Vector calculus in classical fields

Please read the edits/comments before continuing.

When in doubt, write out the indices.

So we start with

$$ {\cal L} = \left(\frac{\partial h}{\partial t}\right)^2 + (\nu \partial_i \partial^i h)^2 = \left(\frac{\partial h}{\partial t}\right)^2 + (\nu \partial_i \partial^i h)(\nu \partial_k \partial^k h) $$


\begin{align*} &\frac{\partial \cal L}{\partial( \partial_j h)} = \frac{\partial }{\partial( \partial_j h)} \nu^2 ( \partial_i \partial^i h)( \partial_k \partial^k h)\\ &= \nu^2 (\partial_i \delta_{ij})( \partial_k \partial^k h) + \nu^2(\partial_i \delta_{kj})( \partial_i \partial^i h)\\ &=\nu^2 \partial_j (\partial_i\partial^i h)\\ &=2 \nu^2 \partial_j \nabla^2h \end{align*}

This is true for each component $j$ so we may adopt the short hand

$$\frac{\partial \cal L}{\partial( \nabla h)} = 2 \nu^2 \nabla \nabla^2h $$

As for the negative sign, I have no idea where that comes from.

Edit: As pointed out by @Michael Seifert, the Euler Lagrange equations change with higher order derivatives! Therefore this answer is incorrect and I will type out the right solution as soon as possible.

The solution plays fast and loose with the calculus of variations, and uses a trick (or a rule of thumb) that you can usually get away with, but is not obvious to the beginner. Here's how it works:

The action is $$ S = \int d^2\textbf{x}\,dt \left[\left(\frac{\partial h}{\partial t}\right)^2 + (\nu \,\nabla^2h)^2\right]. $$ If we integrate the last term by parts (this is what is meant by "freely integrating by parts"), the action becomes to $$ S = \int d^2\textbf{x}\,dt \left[\left(\frac{\partial h}{\partial t}\right)^2 + \nu^2 [\nabla^2h] [\nabla \cdot (\nabla h)] \right] \\= \int d^2\textbf{x}\,dt \left[\left(\frac{\partial h}{\partial t}\right)^2 - \nu^2 [\nabla (\nabla^2h)] \cdot (\nabla h) \right] $$ If we take the derivative of this quantity with respect to $\nabla h$, we should obtain $$ \frac{\partial \mathcal{L}}{\partial (\nabla h)} = - \nu^2 \nabla (\nabla^2h), $$ which is pretty close to what's provided.
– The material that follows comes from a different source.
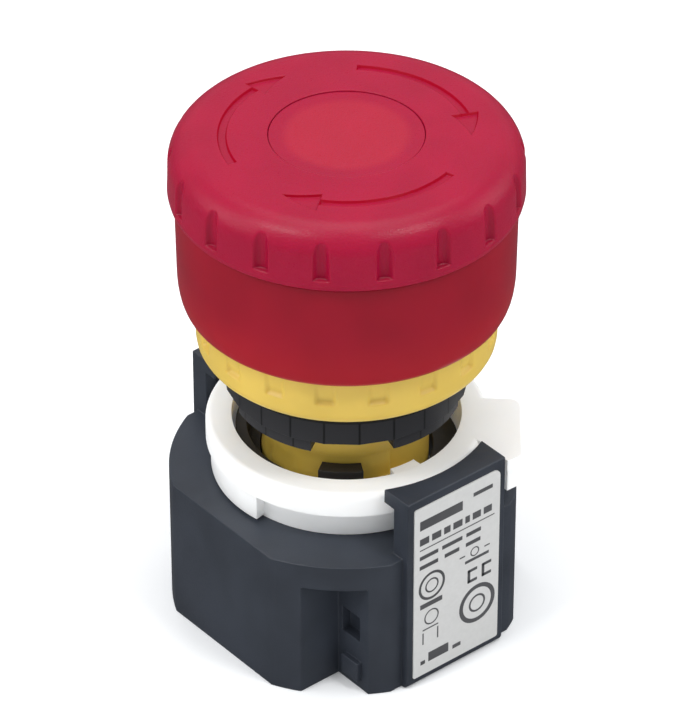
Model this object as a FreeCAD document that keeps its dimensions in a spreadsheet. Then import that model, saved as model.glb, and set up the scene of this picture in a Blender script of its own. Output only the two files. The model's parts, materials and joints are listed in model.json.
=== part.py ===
"""Illuminated emergency stop button, 16 mm series: push to lock, turn to reset.

Millimetres.  The origin is the centre of the contact block's underside, and +Z runs along the
push axis towards the operator.  The name label faces -Y.
"""
import FreeCAD, Part
import math
import os

import Sketcher

os.makedirs("parts", exist_ok=True)
doc = FreeCAD.newDocument("emergency_stop_button")

# ---------------------------------------------------------------- driving dimensions

SIZES = {
    # head
    "head_top": 46.1,
    "head_radius": 14.54,
    "cap_edge_radius": 3.0,
    "cap_rim_height": 40.6,
    "cap_wall": 1.5,
    "lens_radius": 6.33,
    "lens_gap": 0.12,
    "lens_depth": 1.0,
    "notch_count": 18,
    "notch_width": 1.4,
    "notch_floor_radius": 14.02,
    "notch_foot": 41.45,
    "notch_roof": 44.4,
    "notch_phase": 12.3,
    "arrow_count": 3,
    "arrow_inner_radius": 9.65,
    "arrow_outer_radius": 10.4,
    "arrow_depth": 0.15,
    "arrow_sweep": 67.5,
    "arrow_head": 18.3,
    "arrow_phase": 15.5,
    "skirt_radius": 14.0,
    "skirt_bore": 12.75,
    "skirt_rim_height": 30.5,
    "web_bottom": 38.0,
    "web_thickness": 1.5,
    # plunger
    "stem_radius": 5.82,
    "stem_bottom": 15.0,
    "stem_bore": 4.2,
    "stem_wide_bore": 4.7,
    "sleeve_radius": 4.12,
    "sleeve_bore": 2.9,
    "sleeve_bottom": 23.4,
    "pin_radius": 0.68,
    "pin_height": 27.0,
    "pin_inner_end": 3.65,
    "pin_length": 2.15,
    "push_travel": 4.0,
    "pin_travel": 0.6,
    # bushing and panel side
    "bezel_radius": 12.46,
    "bezel_bore": 11.2,
    "bezel_top": 33.0,
    "panel_face": 25.8,
    "bezel_notch_foot": 26.9,
    "bezel_notch_depth": 0.25,
    "bushing_bottom": 13.6,
    "bushing_bore": 5.9,
    "neck_radius": 6.9,
    "thread_crest": 8.0,
    "thread_depth": 0.6,
    "thread_pitch": 1.0,
    "thread_bottom": 20.5,
    "gasket_radius": 11.0,
    "gasket_thickness": 0.7,
    "nut_bottom": 21.1,
    "nut_band_bottom": 22.4,
    "nut_radius": 10.2,
    "nut_lower_radius": 9.7,
    "nut_gap_angle": 41.0,
    "running_gap": 0.09,
    # bayonet ring
    "ring_bottom": 13.45,
    "ring_flange_bottom": 16.3,
    "ring_top": 18.5,
    "ring_radius": 11.8,
    "ring_neck_radius": 10.45,
    "ring_bore": 9.63,
    # contact block
    "block_height": 13.4,
    "block_radius": 14.95,
    "block_flat": 13.5,
    "block_wall": 1.2,
    "tower_face": 14.16,
    "tower_half_width": 5.25,
    "tower_top": 19.25,
    "tower_inner_radius": 12.3,
    "collar_bore": 7.25,
    "collar_radius": 8.8,
    "corner_notch_x": 8.1,
    "corner_notch_y": 8.7,
    "corner_notch_height": 11.0,
    "base_bottom": 3.2,
    "base_top": 4.6,
    "contact_x": 7.5,
    "contact_y": 7.15,
    "strip_width": 2.4,
    "strip_thickness": 0.5,
    "label_width": 9.25,
    "label_height": 17.6,
    "label_thickness": 0.1,
}

sheet = doc.addObject("Spreadsheet::Sheet", "sizes")
for row, (alias, number) in enumerate(SIZES.items(), start=1):
    sheet.set(f"A{row}", alias)
    sheet.set(f"B{row}", str(number))
    sheet.setAlias(f"B{row}", alias)
doc.recompute()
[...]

But where does the factor of two come from? The answer is that there are two "copies" of $h$ in the term in question; and when we take the functional derivative of $- \nu^2 [\nabla (\nabla^2h)] \cdot (\nabla h)$ with respect to $\nabla h$, we should really be differentiating with respect to both of them. This is much more obvious if you actually write out the variation of this term in terms of a variation $h + \delta h$: $$ \delta \left[\nu^2 (\nabla^2h)^2 \right] = 2 \nu^2 (\nabla^2 h) (\nabla^2 \delta h). $$ You can view the factor of two as coming from the fact that there are two "copies" of $\nabla^2 h$ in this expression. When you vary this term, you have to vary both the first "copy" and the second "copy", thereby picking up a factor of 2.